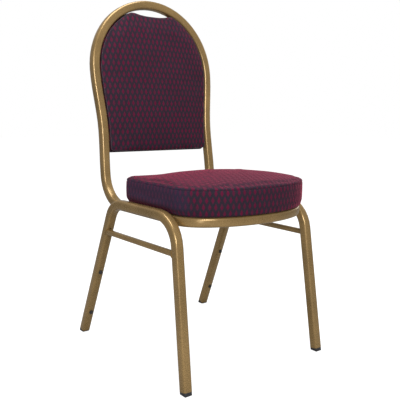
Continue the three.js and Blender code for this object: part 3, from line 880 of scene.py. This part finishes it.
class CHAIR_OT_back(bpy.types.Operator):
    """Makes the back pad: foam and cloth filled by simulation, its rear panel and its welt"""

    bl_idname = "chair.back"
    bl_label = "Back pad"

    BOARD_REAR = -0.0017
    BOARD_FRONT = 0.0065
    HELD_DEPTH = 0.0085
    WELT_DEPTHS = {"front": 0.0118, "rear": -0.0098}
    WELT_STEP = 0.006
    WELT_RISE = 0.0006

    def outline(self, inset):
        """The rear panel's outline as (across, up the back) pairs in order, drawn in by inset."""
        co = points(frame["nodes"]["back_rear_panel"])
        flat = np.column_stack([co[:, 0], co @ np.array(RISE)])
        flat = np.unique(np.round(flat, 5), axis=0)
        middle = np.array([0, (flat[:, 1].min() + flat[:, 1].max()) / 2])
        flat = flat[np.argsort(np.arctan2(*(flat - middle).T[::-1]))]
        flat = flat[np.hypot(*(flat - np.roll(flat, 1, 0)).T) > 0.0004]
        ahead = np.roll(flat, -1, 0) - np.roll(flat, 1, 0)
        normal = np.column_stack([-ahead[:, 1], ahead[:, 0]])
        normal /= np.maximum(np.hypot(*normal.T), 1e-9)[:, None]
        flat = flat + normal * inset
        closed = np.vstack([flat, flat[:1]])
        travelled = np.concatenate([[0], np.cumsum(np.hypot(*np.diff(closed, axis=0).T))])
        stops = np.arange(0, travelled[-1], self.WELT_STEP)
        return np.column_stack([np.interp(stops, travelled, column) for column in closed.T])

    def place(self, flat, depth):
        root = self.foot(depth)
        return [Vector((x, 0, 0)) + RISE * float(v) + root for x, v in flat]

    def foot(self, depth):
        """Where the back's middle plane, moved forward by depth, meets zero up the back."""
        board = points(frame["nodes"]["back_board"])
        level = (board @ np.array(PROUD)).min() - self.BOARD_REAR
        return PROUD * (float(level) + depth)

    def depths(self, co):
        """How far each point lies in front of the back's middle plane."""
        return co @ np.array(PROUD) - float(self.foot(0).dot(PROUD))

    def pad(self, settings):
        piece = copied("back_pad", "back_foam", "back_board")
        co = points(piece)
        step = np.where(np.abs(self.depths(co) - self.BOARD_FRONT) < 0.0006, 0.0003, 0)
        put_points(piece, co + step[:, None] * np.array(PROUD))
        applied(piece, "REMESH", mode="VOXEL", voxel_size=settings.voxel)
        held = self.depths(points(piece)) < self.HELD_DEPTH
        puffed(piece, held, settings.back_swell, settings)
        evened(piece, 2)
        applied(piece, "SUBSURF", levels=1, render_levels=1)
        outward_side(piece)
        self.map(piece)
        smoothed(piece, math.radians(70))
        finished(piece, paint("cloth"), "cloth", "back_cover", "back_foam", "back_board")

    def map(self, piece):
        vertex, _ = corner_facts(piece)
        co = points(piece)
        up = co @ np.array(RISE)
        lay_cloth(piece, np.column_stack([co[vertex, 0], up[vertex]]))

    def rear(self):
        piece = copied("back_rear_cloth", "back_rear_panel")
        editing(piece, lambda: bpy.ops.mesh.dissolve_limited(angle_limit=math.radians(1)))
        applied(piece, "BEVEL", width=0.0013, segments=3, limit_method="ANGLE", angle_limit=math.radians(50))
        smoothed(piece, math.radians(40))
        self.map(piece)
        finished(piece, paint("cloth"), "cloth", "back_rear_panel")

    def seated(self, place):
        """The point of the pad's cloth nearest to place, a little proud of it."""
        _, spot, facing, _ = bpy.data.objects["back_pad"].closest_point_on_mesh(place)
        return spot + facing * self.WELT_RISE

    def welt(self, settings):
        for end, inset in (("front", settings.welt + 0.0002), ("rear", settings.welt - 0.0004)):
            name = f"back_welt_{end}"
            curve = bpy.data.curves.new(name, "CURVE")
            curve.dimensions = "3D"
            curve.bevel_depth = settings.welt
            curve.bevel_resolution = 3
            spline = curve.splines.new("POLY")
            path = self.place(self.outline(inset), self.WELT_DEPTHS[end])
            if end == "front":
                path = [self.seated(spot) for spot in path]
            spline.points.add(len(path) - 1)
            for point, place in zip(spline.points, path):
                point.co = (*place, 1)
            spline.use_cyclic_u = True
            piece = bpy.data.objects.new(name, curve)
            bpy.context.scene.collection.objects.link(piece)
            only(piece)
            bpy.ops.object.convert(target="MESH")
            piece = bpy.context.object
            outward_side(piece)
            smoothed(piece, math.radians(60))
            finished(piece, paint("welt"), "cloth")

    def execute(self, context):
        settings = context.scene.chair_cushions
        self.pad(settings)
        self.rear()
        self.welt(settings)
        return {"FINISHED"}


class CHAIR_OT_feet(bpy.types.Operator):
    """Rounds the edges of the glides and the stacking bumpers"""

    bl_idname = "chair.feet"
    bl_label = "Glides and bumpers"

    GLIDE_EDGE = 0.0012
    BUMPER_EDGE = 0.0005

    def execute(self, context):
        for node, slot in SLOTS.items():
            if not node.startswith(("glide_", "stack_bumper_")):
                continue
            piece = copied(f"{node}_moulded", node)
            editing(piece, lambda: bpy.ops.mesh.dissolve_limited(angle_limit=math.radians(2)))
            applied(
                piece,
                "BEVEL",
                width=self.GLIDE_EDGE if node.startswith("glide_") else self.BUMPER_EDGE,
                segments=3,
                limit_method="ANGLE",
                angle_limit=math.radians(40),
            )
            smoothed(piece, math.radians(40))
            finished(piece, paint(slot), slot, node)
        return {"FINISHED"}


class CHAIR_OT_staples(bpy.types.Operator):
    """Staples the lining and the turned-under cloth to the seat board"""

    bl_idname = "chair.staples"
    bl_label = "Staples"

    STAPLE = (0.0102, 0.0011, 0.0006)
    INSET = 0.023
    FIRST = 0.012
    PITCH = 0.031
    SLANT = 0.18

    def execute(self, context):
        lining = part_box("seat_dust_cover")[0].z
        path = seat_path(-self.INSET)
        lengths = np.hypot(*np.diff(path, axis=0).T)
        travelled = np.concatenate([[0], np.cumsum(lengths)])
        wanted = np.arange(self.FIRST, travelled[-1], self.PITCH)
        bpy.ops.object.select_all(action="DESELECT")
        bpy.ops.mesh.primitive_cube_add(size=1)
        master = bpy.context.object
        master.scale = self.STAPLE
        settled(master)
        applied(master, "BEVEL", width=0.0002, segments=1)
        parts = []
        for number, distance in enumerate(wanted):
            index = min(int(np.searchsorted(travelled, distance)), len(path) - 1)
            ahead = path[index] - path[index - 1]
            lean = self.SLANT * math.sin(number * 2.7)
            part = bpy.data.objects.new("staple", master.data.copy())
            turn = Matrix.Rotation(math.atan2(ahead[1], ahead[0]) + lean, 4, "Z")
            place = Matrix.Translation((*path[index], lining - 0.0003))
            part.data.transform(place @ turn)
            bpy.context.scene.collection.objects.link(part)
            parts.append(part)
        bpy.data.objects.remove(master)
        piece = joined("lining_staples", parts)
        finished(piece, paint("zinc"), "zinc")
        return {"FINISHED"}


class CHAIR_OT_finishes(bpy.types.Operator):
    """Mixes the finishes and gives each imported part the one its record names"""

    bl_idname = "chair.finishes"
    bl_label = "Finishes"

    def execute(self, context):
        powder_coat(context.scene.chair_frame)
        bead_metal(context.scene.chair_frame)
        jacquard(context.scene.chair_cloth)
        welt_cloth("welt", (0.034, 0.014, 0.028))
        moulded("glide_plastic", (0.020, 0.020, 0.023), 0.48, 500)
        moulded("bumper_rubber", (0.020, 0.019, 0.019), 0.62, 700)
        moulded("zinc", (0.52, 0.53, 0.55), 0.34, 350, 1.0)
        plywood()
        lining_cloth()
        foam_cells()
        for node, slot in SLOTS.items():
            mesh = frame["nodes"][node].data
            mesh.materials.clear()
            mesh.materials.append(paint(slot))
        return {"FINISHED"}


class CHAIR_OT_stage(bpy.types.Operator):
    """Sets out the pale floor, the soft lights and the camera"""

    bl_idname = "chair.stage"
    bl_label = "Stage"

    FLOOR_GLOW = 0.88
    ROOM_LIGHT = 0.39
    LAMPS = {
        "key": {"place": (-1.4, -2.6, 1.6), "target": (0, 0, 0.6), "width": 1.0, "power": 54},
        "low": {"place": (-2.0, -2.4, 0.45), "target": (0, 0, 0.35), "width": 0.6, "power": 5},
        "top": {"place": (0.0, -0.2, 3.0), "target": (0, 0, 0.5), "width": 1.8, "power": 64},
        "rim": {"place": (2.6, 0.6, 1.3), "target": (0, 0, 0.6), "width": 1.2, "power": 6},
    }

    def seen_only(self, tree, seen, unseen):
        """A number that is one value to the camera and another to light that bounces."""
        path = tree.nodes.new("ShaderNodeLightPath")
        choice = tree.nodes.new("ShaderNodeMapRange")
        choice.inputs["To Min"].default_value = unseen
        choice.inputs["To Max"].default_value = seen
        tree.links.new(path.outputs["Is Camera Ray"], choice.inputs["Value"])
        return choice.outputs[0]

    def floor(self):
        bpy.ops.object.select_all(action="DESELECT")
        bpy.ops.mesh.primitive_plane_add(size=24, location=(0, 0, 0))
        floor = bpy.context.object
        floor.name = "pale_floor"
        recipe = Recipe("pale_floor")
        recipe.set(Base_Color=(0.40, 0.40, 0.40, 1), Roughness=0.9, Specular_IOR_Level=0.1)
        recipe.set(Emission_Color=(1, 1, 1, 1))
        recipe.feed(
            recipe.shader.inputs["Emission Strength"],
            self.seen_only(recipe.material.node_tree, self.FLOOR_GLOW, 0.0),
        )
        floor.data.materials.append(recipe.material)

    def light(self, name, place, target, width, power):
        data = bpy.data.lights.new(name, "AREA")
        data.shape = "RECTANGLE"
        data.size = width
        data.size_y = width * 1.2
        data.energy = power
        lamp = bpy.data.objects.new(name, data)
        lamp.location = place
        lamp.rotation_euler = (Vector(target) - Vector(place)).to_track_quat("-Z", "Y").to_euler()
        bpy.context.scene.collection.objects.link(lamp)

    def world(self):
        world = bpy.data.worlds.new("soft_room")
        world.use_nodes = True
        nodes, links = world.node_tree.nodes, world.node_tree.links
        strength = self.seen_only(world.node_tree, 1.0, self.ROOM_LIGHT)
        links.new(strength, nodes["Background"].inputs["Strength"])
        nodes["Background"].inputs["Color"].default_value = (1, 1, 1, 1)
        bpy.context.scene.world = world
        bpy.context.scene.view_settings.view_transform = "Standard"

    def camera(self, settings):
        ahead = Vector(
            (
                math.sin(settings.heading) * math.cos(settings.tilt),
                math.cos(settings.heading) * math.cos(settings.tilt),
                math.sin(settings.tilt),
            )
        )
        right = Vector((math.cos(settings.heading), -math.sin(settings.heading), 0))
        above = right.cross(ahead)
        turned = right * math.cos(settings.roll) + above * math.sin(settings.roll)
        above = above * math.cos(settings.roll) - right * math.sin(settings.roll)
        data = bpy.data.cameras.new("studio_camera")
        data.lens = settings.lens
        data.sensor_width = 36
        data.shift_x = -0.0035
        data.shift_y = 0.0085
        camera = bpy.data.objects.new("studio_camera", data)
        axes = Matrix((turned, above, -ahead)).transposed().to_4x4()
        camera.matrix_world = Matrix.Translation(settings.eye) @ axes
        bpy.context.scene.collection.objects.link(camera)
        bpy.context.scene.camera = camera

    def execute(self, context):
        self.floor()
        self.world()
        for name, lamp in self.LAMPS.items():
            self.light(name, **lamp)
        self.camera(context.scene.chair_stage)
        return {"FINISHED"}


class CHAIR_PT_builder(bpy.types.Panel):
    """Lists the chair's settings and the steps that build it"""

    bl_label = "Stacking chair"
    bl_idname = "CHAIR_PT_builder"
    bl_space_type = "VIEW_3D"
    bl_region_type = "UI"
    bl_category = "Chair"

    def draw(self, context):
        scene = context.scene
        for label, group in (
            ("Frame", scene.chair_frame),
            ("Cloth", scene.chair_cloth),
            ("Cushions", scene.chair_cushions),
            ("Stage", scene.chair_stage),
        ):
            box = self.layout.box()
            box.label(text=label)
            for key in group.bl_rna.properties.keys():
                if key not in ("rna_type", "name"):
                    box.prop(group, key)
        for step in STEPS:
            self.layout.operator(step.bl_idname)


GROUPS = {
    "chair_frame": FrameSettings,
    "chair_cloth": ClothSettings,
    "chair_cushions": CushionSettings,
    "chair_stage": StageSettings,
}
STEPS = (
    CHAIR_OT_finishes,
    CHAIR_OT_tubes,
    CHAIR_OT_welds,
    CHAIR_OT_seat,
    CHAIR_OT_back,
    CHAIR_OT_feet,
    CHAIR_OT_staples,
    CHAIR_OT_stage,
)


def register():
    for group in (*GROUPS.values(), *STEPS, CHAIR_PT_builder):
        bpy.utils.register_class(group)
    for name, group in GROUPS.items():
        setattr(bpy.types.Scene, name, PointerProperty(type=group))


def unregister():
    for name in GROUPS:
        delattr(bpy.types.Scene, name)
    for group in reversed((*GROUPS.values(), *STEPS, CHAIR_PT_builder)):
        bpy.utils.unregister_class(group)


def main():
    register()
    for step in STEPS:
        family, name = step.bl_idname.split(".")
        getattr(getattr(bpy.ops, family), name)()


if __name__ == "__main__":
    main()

## Task details
Give again, word for word, the lines of the listing, starting at its first line and ending with the line containing "WELT_RISE = 0.0006".

## Response for this exercise
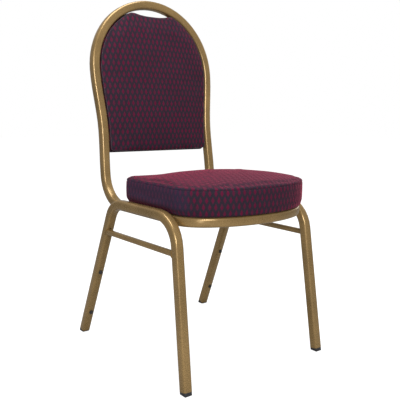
Continue the three.js and Blender code for this object: part 3, from line 880 of scene.py. This part finishes it.
class CHAIR_OT_back(bpy.types.Operator):
    """Makes the back pad: foam and cloth filled by simulation, its rear panel and its welt"""

    bl_idname = "chair.back"
    bl_label = "Back pad"

    BOARD_REAR = -0.0017
    BOARD_FRONT = 0.0065
    HELD_DEPTH = 0.0085
    WELT_DEPTHS = {"front": 0.0118, "rear": -0.0098}
    WELT_STEP = 0.006
    WELT_RISE = 0.0006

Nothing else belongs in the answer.